- Show that the sum of the first
nsquares isn(n+1)(2n+1)/6. - I know this is often in the textbook for proof by induction, which is why proof by induction is not allowed.
This is a relatively hard one, take your time.
solution
Used some Minecraft for visualization on this one. Assumes you already know how to sum constants and sequential integers.
When summing the odd integers 1 + 3 + 5 + ...,, they sum to the squares: The first n odd integers sum to n^2. This can be seen with a pretty simple construction, shown here - each additional layer, completing the next size square, has two more blocks than the previous one - they're the odd integers summed in sequence.
You can build a vaguely similar construction for the sum of squares - one quarter of a stepped pyramid, seen here. Seen from above in this view, it has the same structure as the sum of odds square on a per-layer basis. So each layer of the pyramid has an odd number of columns in it, in sequence, from 1 column for the highest layer to (2n-1) columns (the nth odd number) for the bottom layer. Each layer decreases in height by 1. So we can say that the 4th layer from the top, for example, has 7 columns in it (4th odd number), with n-3 blocks in each column (n in first layer, n-1 in second, n-2 in third, n-3 in fourth). So the columns in this layer have 7(n-3) blocks contained within them, total.
Going by this, we can write a sum to count the blocks.
Σ (i = 1 to n) n^2 = Σ (i = 1 to n) (2i-1) * (n-i+1)

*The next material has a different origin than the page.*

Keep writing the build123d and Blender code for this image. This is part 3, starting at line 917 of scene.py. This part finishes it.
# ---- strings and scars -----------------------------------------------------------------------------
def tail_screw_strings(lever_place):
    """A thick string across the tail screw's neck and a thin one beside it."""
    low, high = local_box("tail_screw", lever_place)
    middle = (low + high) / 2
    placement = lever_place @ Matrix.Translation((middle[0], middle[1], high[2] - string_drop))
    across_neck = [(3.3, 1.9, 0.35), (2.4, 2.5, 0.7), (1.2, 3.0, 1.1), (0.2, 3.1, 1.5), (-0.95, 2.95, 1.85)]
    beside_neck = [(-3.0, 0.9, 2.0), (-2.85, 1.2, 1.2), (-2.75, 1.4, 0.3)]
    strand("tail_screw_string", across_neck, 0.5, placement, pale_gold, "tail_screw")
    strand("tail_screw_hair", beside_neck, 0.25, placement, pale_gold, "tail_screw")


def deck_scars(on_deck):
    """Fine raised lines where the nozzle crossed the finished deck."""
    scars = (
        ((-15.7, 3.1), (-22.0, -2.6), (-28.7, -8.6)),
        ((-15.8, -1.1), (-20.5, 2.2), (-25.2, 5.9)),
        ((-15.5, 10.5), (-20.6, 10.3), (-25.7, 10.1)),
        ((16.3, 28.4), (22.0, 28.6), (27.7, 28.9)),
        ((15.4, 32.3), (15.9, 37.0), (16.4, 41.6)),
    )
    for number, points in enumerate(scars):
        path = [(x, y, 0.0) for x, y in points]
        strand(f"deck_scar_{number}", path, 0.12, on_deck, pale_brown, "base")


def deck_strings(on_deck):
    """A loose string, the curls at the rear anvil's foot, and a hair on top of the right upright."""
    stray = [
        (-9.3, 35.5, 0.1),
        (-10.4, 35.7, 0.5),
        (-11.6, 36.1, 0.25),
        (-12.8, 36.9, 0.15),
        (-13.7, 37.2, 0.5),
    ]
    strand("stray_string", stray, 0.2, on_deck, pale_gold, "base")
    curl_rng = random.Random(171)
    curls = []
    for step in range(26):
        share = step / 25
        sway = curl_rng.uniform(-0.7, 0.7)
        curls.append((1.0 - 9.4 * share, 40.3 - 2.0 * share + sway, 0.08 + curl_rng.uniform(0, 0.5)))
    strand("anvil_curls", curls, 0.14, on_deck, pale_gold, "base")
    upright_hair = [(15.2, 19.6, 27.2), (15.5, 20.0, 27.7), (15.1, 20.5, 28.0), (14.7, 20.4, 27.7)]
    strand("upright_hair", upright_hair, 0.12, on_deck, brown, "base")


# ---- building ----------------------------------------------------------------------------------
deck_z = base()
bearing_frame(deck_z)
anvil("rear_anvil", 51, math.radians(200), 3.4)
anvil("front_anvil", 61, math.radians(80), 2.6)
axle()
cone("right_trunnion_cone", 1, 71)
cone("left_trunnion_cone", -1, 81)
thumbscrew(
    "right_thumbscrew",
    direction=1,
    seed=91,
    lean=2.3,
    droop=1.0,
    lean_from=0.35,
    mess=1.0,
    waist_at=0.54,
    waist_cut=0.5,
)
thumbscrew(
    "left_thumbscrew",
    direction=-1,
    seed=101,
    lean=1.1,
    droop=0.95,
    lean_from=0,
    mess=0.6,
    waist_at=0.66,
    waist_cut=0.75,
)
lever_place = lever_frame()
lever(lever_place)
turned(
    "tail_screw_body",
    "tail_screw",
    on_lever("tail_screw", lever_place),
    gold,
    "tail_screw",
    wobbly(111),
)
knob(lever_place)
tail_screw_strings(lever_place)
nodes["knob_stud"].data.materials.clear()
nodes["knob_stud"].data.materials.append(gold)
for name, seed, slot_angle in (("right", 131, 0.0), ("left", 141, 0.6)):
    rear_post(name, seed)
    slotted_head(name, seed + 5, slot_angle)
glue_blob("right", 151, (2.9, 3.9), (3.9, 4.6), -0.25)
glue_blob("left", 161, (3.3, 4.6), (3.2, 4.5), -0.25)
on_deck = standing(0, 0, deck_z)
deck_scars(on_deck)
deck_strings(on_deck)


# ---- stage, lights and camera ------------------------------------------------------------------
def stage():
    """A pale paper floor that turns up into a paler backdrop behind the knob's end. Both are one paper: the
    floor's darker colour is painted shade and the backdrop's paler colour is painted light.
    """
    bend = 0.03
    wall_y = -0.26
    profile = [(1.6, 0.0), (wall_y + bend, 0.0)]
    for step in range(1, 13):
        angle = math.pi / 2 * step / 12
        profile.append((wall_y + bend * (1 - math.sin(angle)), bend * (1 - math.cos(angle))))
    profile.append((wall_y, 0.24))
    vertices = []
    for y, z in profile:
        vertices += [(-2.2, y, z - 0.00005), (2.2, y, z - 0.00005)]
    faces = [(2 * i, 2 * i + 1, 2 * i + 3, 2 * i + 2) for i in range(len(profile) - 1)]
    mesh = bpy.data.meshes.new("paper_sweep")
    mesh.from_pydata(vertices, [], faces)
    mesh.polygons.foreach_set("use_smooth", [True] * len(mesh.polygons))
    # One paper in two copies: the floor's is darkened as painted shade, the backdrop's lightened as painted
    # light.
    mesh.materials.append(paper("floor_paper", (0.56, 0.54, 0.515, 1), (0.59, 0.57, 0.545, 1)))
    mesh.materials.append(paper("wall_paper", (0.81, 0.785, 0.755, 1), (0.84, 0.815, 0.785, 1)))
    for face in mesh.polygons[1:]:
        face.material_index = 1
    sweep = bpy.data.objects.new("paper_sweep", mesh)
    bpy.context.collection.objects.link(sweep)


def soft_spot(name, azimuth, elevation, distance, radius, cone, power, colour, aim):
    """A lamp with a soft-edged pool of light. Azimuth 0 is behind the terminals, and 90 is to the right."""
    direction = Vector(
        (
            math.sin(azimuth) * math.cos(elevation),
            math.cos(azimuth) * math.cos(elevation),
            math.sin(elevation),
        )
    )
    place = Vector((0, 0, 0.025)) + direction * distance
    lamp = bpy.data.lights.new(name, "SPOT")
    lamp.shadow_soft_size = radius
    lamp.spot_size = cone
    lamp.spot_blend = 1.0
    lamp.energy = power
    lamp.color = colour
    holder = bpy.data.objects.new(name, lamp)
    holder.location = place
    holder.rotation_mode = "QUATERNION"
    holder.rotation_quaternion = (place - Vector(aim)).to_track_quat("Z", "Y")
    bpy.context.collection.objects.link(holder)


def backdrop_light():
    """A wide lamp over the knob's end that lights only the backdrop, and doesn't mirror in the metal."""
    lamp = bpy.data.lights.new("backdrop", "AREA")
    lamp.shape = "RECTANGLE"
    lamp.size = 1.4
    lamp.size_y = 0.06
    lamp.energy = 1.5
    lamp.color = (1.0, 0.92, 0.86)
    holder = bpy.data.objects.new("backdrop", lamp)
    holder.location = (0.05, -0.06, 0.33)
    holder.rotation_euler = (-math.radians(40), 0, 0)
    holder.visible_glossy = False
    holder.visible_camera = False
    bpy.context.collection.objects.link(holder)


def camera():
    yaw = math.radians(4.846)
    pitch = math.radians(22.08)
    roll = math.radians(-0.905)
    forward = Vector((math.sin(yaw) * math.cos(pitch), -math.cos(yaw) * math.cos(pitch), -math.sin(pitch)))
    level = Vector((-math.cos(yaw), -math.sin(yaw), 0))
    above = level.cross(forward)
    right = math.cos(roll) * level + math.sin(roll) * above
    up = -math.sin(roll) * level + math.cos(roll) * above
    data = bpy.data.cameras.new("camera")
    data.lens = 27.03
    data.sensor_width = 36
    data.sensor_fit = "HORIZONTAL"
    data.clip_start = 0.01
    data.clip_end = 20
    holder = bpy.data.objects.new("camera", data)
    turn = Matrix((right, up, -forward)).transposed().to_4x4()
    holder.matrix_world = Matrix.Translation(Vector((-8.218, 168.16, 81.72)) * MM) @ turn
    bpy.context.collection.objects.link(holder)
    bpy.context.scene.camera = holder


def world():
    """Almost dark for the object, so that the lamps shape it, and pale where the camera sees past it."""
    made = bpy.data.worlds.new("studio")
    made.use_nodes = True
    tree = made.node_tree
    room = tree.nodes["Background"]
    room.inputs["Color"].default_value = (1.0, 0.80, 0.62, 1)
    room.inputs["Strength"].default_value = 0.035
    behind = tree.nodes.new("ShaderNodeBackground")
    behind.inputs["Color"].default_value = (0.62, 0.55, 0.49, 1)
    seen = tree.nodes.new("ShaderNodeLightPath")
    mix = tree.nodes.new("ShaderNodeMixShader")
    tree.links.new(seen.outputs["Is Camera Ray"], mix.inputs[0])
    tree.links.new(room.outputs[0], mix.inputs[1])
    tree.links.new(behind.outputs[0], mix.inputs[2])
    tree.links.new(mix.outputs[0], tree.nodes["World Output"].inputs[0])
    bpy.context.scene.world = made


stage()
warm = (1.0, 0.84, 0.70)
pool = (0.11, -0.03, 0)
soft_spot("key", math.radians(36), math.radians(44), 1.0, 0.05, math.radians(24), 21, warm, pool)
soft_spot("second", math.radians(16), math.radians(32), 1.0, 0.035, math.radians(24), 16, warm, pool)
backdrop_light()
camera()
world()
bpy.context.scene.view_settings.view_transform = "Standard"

The idea is we're counting up the blocks in all the columns that correspond to each distinct height. (2i-1) is giving us the i-th odd number, for the number of distinct columns at each level, while n-i+1 then gives us the number of blocks in each of those columns - and so their product counts the total blocks in all of those columns. All sums are from i = 1 to n, and that's omitted for less clutter. From here:
Σi^2 = Σ(2i-1) * (n-i+1)
Σi^2 = Σ(2in - 2i^2 + 3i - n - 1) → Expand, combine like terms
Σi^2 = (2n+3)Σi - 2Σi^2 - (n+1)Σ1 → Group by power of i, factor out constants
3Σi^2 = (2n+3)Σi - (n+1)Σ1 → Add 2Σi^2 to both sides
3Σi^2 = (2n+3)n(n+1)/2 - n(n+1) → Evaluate sums on right
3Σi^2 = ((2n+3)n(n+1) - 2n(n+1)) / 2 → Combine right to one fraction
3Σi^2 = n(n+1)(2n+1) / 2 → Factor n(n+1) from numerator, simplify
Σi^2 = n(n+1)(2n+1) / 6 → Divide both sides by 3, QED
Would like to mention I didn't view the hint, since I now see the hint mentions both constructions and Minecraft - the solution actually came to me before making it in Minecraft, but my attempts to explain it without images were pretty inadequate.

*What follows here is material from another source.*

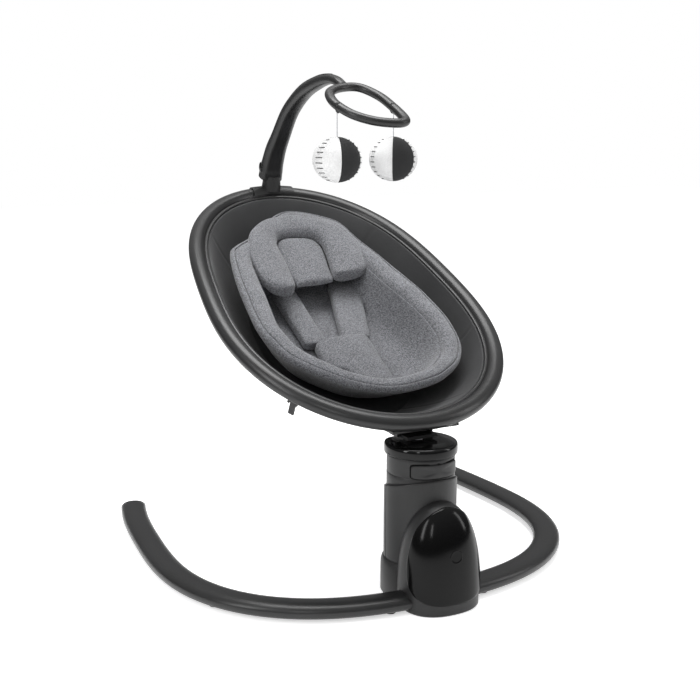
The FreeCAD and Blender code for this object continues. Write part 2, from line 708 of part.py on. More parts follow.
def insert():
    """A thick padded bowl inside the sling."""
    taper, rim = size("insert_taper"), size("insert_rim")
    outer = Part.makeLoft([
        egg(size("insert_half"), size("insert_foot"), size("insert_head"), rim),
        egg(size("insert_half") - taper, size("insert_foot") + 1.6 * taper,
            size("insert_head") - 2.1 * taper, size("insert_bottom"))], True, True)
    inner_taper = size("hollow_taper")
    hollow = Part.makeLoft([
        egg(size("hollow_half"), size("hollow_foot"), size("hollow_head"), rim + 0.01),
        egg(size("hollow_half") - inner_taper, size("hollow_foot") + 1.7 * inner_taper,
            size("hollow_head") - 2.2 * inner_taper, size("hollow_floor"))], True, True)
    return outer.cut(hollow)


raw("seat_insert", insert(), SEAT)


def rounded(corners, radius):
    """A closed polygon in the seat's plane with every corner rounded."""
    edges = []
    count = len(corners)
    starts, ends = [], []
    for i in range(count):
        before, here, after = corners[i - 1], corners[i], corners[(i + 1) % count]
        into, away = (before - here).normalize(), (after - here).normalize()
        half = into.getAngle(away) / 2
        back = radius / math.tan(half)
        a, b = here + into * back, here + away * back
        centre = here + (into + away).normalize() * (radius / math.sin(half))
        mid = centre + (here - centre).normalize() * radius
        edges.append(Part.Arc(a, mid, b).toShape())
        starts.append(a)
        ends.append(b)
    for i in range(count):
        edges.append(Part.LineSegment(ends[i], starts[(i + 1) % count]).toShape())
    return Part.Wire(Part.__sortEdges__(edges))


def slab(corners, radius, thickness):
    """A padded slab: a rounded outline raised by its thickness, its top edge eased."""
    flat = [Vector(x, u, 0) for x, u in corners]
    face = Part.Face(rounded(flat, radius))
    return face.extrude(Z_AXIS * thickness)


def mirrored(points):
    """Close an outline given from the middle line by its mirror image."""
    return points + [(-x, u) for x, u in reversed(points)]


def head_support():
    """A horseshoe cushion round the head."""
    half, low, high = size("head_half"), size("head_low_u"), size("head_high_u")
    arm = size("head_arm")
    outer = slab(mirrored([(half * 0.55, high), (half, high - 74), (half, low)]), 26,
                 size("head_thickness"))
    gap = size("soft_gap")
    inner_half = size("head_pad_half") + gap
    room = slab(mirrored([(inner_half, high - arm + gap), (inner_half, low - 60)]), 18,
                size("head_thickness"))
    return outer.cut(room)


def head_pad():
    half, low = size("head_pad_half"), size("head_pad_low_u")
    high = size("head_high_u") - size("head_arm")
    return slab(mirrored([(half, high), (half * 0.92, low)]), 16, size("head_pad_thickness"))


HEAD = SEAT.multiply(Placement(Vector(0, 0, size("head_level")),
                               Rotation(X_AXIS, size("head_slope"))))
raw("head_support", head_support(), HEAD)
raw("head_pad", head_pad(), HEAD)


def shoulder_pad(side):
    top, low = size("shoulder_top_u"), size("shoulder_bottom_u")
    half = size("shoulder_width") / 2
    tx, bx = size("shoulder_top_x"), size("shoulder_bottom_x")
    corners = [(side * (tx - half), top), (side * (tx + half), top),
               (side * (bx + half), low), (side * (bx - half), low)]
    return slab(corners, 8, size("pad_thickness"))


SHOULDER = SEAT.multiply(Placement(Vector(0, 0, size("shoulder_level")), NO_TURN))
for side, name in ((-1, "left"), (1, "right")):
    raw("shoulder_pad_" + name, shoulder_pad(side), SHOULDER)


def waist_pad():
    """A T-shaped pad over the buckle and between the legs."""
    half, top, tab = size("waist_half_width"), size("waist_top_u"), size("waist_tab_half")
    low = top - size("waist_depth")
    return slab(mirrored([(half, top), (half * 0.86, low), (tab + 7, low - 8),
                          (tab, low - size("waist_tab_depth"))]), 6, size("pad_thickness"))


raw("waist_pad", waist_pad(),
    SEAT.multiply(Placement(Vector(0, 0, size("waist_level")), NO_TURN)))

FLOOR = size("hollow_floor")
half_web = size("webbing_width") / 2
web = size("webbing_thickness")
strips = []
for side in (-1, 1):
    run = Part.makeBox(size("webbing_width"), 210, web, Vector(-half_web, -92, FLOOR + 0.4))
    lean = math.degrees(math.atan2(size("shoulder_top_x") - size("shoulder_bottom_x"), 184))
    run.rotate(Vector(), Z_AXIS, -side * lean)
    run.translate(Vector(side * (size("shoulder_bottom_x") + 10), 0, 0))
    strips.append(run)
strips.append(Part.makeBox(2 * half_web, 62, web, Vector(-half_web, -186, FLOOR + 0.4)))
raw("harness_webbing", Part.makeCompound(strips), SEAT)

buckle_u = size("waist_top_u") - 28
half_w, half_l = size("buckle_half_width"), size("buckle_half_length")
button_half = size("buckle_button_half")
buckle_level = FLOOR + 0.8 + web
case = Part.makeBox(2 * half_w, 2 * half_l, size("buckle_height"),
                    Vector(-half_w, buckle_u - half_l, buckle_level))
case = case.makeFillet(4, [e for e in case.Edges if upright(e)])
well = Part.makeCylinder(button_half + 0.4, size("buckle_height"),
                         Vector(0, buckle_u, buckle_level + size("buckle_height") / 2))
raw("buckle_housing", case.cut(well), SEAT)
button = Part.makeCylinder(button_half, size("buckle_height") / 2 - size("buckle_button_travel") - 0.5,
                           Vector(0, buckle_u, buckle_level + size("buckle_height") / 2
                                  + size("buckle_button_travel") + 0.3))
raw("buckle_button", button, SEAT)

# ---------------------------------------------------------------- toy arm

head_edge, _, _ = frame_at(ring_point, 0)
clamp_centre = SEAT.multVec(Vector(0, head_edge.y + size("ring_section_out"),
                                   size("ring_section_drop")))


def clamp():
    """A short sleeve over the ring's head end, open on its inner side where the sling hangs."""
    grow = size("clamp_wall") + clearance
    wide = size("clamp_half_width")
    thick = ring_pipe(Part.Wire([ring_ellipse(size("ring_half_width") + grow,
                                              size("ring_half_height") + grow).toShape()]))
    room = Part.makeBox(2 * wide, 200, 100, Vector(-wide, head_edge.y - 60, -50))
    edge = head_edge.y + size("ring_section_out") - size("ring_half_width")
    slot = Part.makeBox(200, 40, 42, Vector(-100, edge - 39.8, -39.7))
    return thick.common(room).cut(ring_room).cut(slot)


SOCKET = Placement(clamp_centre, Rotation(X_AXIS, size("socket_lean")))
socket_base = size("ring_half_height") * 0.6
full_socket = Part.makeCone(size("socket_radius") + 3, size("socket_radius"),
                            size("socket_height") - socket_base, Vector(0, 0, socket_base))
full_socket.Placement = SOCKET
clamp_body = clamp()
clamp_body.Placement = SEAT
plug_bore = Part.makeCylinder(size("plug_radius") + size("running_gap"), size("plug_length") + 20,
                              Vector(0, 0, size("socket_height") - size("plug_length")))
plug_bore.Placement = SOCKET
joined = clamp_body.fuse(full_socket.cut(ring_envelope.Shape))
raw("arm_clamp", joined.cut(plug_bore).removeSplitter())

socket_axis = SOCKET.Rotation.multVec(Z_AXIS)
arm_start = SOCKET.multVec(Vector(0, 0, size("socket_height") + 0.4))
loop_turn = Rotation(X_AXIS, size("loop_tilt"))
LOOP = Placement(Vector(0, size("loop_centre_y"), size("loop_centre_z")), loop_turn)
loop_back = LOOP.multVec(Vector(0, size("loop_half_length"), 0))
ARM_APEX = Vector(0, 345, 846)
arm_mid = Vector(0, 520, 778)
arm_points = [arm_start, arm_mid, ARM_APEX, loop_back + Vector(0, 4, 2)]
arm_ways = [socket_axis, Vector(0, -0.78, 0.62).normalize(), Vector(0, -1, -0.03).normalize(),
            Vector(0, -0.93, -0.36).normalize()]
arm_wire = biarc_wire(arm_points, arm_ways)


def arm_section():
    """Oval across the arm's foot, wide along X."""
    across = socket_axis.cross(X_AXIS)
    a, b = size("arm_width") / 2, size("arm_depth") / 2
    edge = Part.Ellipse(arm_start + X_AXIS * a, arm_start + across * b, arm_start).toShape()
    return Part.Wire([edge])


arm_solid = pipe(arm_wire, arm_section())
plug = Part.makeCylinder(size("plug_radius"), size("plug_length") + 1,
                         Vector(0, 0, size("socket_height") - size("plug_length") + 1.2))
plug.Placement = SOCKET
shoulder = Part.makeCone(size("socket_radius"), size("arm_width") / 2, 46,
                         Vector(0, 0, size("socket_height") + 0.4))
shoulder.Placement = SOCKET
arm_button_at = SOCKET.multVec(Vector(0, 0, size("socket_height") + 20))
arm_button_way = SOCKET.Rotation.multVec(Vector(-1, 0, 0))


def button_pin(radius, length, start):
    at = arm_button_at + arm_button_way * start
    return Part.makeCylinder(radius, length, at, arm_button_way)


def loop_ring(radius):
    """The oval toy loop as one bent bar."""
    a, b = size("loop_half_width"), size("loop_half_length")

    def loop_point(angle):
        t = math.radians(angle)
        return Vector(a * math.sin(t), b * math.cos(t), 0)

    half = pipe(curve_wire(loop_point, steps(0, 180, 6)),
                Part.Wire([Part.Circle(loop_point(0), X_AXIS, radius).toShape()]))
    return half.fuse(half.mirror(Vector(), X_AXIS)).removeSplitter()


loop_solid = loop_ring(size("loop_bar_radius"))
loop_solid.Placement = LOOP
raw("toy_loop", loop_solid)
loop_room = loop_ring(size("loop_bar_radius") + 0.1)
loop_room.Placement = LOOP
arm_all = arm_solid.fuse(plug).fuse(shoulder)
pocket = button_pin(size("arm_button_radius") + 0.3, 40, 5)
raw("toy_arm", arm_all.cut(pocket).cut(loop_room).removeSplitter())
button_depth = size("arm_button_travel") + 0.3
raw("arm_button", button_pin(size("arm_button_radius"), 9, 5 + button_depth))

# ---------------------------------------------------------------- hanging toys

HANG_Y = size("loop_centre_y") - 6
ball_top = size("ball_centre_z") + size("ball_half_height")
hang_z = size("loop_centre_z") + (HANG_Y - size("loop_centre_y")) * math.tan(math.radians(size("loop_tilt")))
bar_under = hang_z - size("string_drop")
for side, name in ((-1, "left"), (1, "right")):
    x = side * size("loop_half_width")
    raw("toy_string_" + name, Part.makeCylinder(size("string_radius"), bar_under - ball_top,
                                                Vector(x, HANG_Y, ball_top)))
    ball = doc.addObject("Part::Ellipsoid", "ball")
    for prop, expression in (("Radius1", "@ball_half_height"), ("Radius2", "@ball_half_width"),
                             ("Radius3", "@ball_half_width")):
        bind(ball, prop, expression)
    ball.Angle1, ball.Angle2 = -90, 90
    place(ball, ("%d * @loop_half_width" % side, "@loop_centre_y - 6", "@ball_centre_z"))
    node("toy_ball_" + name, ball)

# ---------------------------------------------------------------- recline lever

LEVER_ANGLE = -143
lever_at, lever_out, lever_ahead = frame_at(ring_point, LEVER_ANGLE)
lever_spot = SEAT.multVec(lever_at + lever_out * size("ring_section_out")
                          + Z_AXIS * (size("ring_section_drop") - size("ring_half_height") - 3.2))
lug_way = SEAT.Rotation.multVec(lever_ahead)
lug_side = SEAT.Rotation.multVec(lever_out)
lug_up = SEAT.Rotation.multVec(Z_AXIS)
lug = Part.makeBox(size("lever_width") + 8, 10, 6,
                   Vector(-size("lever_width") / 2 - 4, -5, -2.6))
lug_gap = Part.makeBox(size("lever_width") + 0.8, 12, 8,
                       Vector(-size("lever_width") / 2 - 0.4, -6, -3))
level = Placement(lever_spot, Rotation(lug_way, lug_side, lug_up, "XYZ"))
lug = lug.cut(lug_gap)
lug.Placement = level
pin = Part.makeCylinder(size("lever_pin_radius") - 0.6, size("lever_width") + 8,
                        Vector(-size("lever_width") / 2 - 4, 0, -0.6), X_AXIS)
blade = Part.makeBox(size("lever_width"), size("lever_thickness"), size("lever_length"),
                     Vector(-size("lever_width") / 2, -size("lever_thickness") / 2,
                            -size("lever_length") + 1))
pin_clear = Part.makeCylinder(size("lever_pin_radius") - 0.55, 60, Vector(-30, 0, -0.6), X_AXIS)
pin.Placement = level
blade_part = blade.cut(pin_clear)
blade_part.Placement = level
raw("lever_bracket", lug.cut(ring_envelope.Shape).cut(pin))
raw("lever_pin", pin)
raw("recline_lever", blade_part)

# ---------------------------------------------------------------- write

doc.recompute()
for item in doc.Objects:
    states = [state for state in item.State if state in ("Invalid", "Error")]
    if states:
        raise RuntimeError("%s (%s) is %s" % (item.Label, item.TypeId, states))
os.makedirs("parts", exist_ok=True)
for item in NODES:
    shape = item.Shape
    if shape.isNull() or not shape.isValid() or shape.Volume <= 0 or not shape.Solids:
        raise RuntimeError("%s has no valid solid" % item.Label)
    shape.exportStep("parts/%s.step" % item.Label)
    print("%-22s %9.1f mm3  %d solid(s)" % (item.Label, shape.Volume, len(shape.Solids)))
print(len(NODES), "nodes")
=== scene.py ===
# %% [markdown]
# # A baby swing, dressed for its portrait
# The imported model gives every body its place.  This lesson replaces the plain solids with
# finer surfaces, one piece at a time: the satin black tube, the drive tower with its glossy
# shield, the oval seat ring, the stretched fabric, the stuffed cushions and the hanging toys.
# Loading comes first, because every later piece rides on one of the loaded bodies.

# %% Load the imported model
import math

import bmesh
import bpy
import numpy as np
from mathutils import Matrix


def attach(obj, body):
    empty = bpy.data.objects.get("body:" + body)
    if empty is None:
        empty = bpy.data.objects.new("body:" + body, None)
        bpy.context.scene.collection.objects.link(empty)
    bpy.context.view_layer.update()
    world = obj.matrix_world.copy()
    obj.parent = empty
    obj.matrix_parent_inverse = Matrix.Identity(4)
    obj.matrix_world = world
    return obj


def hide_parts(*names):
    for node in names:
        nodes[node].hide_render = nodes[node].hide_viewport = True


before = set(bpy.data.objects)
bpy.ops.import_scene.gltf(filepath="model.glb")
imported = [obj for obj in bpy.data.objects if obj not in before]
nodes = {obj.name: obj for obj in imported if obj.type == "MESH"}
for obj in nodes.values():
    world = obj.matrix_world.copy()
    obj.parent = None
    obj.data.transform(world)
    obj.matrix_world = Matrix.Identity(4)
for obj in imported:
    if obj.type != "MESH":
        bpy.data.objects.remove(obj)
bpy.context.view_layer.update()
MM = 0.001

# %% [markdown]
# ## The camera
# A product portrait like this is taken from a little above the seat, well to one side, with
# a medium lens.  The camera could be aimed with a constraint, but a turn and a place written
# as numbers stay the same however the model changes.

# %% Place the camera
camera_data = bpy.data.cameras.new("portrait_camera")
camera_data.lens = 55.74
camera_data.sensor_width = 36
camera = bpy.data.objects.new("portrait_camera", camera_data)
camera.location = (-0.8720, -1.4702, 0.7608)
camera.rotation_euler = (math.radians(90 - 11.71), 0, math.radians(-26.87))
bpy.context.scene.collection.objects.link(camera)
bpy.context.scene.camera = camera
bpy.context.scene.view_settings.view_transform = "Standard"

# %% [markdown]
# ## Shader maths as Python
# A node tree drawn by hand grows long.  Here one small class holds a value on its way through
# the tree and overloads the arithmetic signs, so that a pattern reads like a formula.  Every
# other node comes from one method, which sets the node's own options first and its sockets
# after.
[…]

A second setup I also see, using the same stepped pyramid, is: Σ (i = 1 to n) (Σ (k = n - i + 1 to n) k). This one is summing up cross-sections of the pyramid perpendicular to the ground, from the light side of the pyramid to the heavy side. When i = n it's a full triangular cross-section (with 1 + 2 + 3 + ... + n blocks), but as you move across the pyramid, the top of the triangle (the side that starts at 1 block) gets cut off more and more - so when i = 1 it's just the bottom layer, with n blocks in it. This setup does also lead to a valid proof for the formula for Σi^2, if you work it out.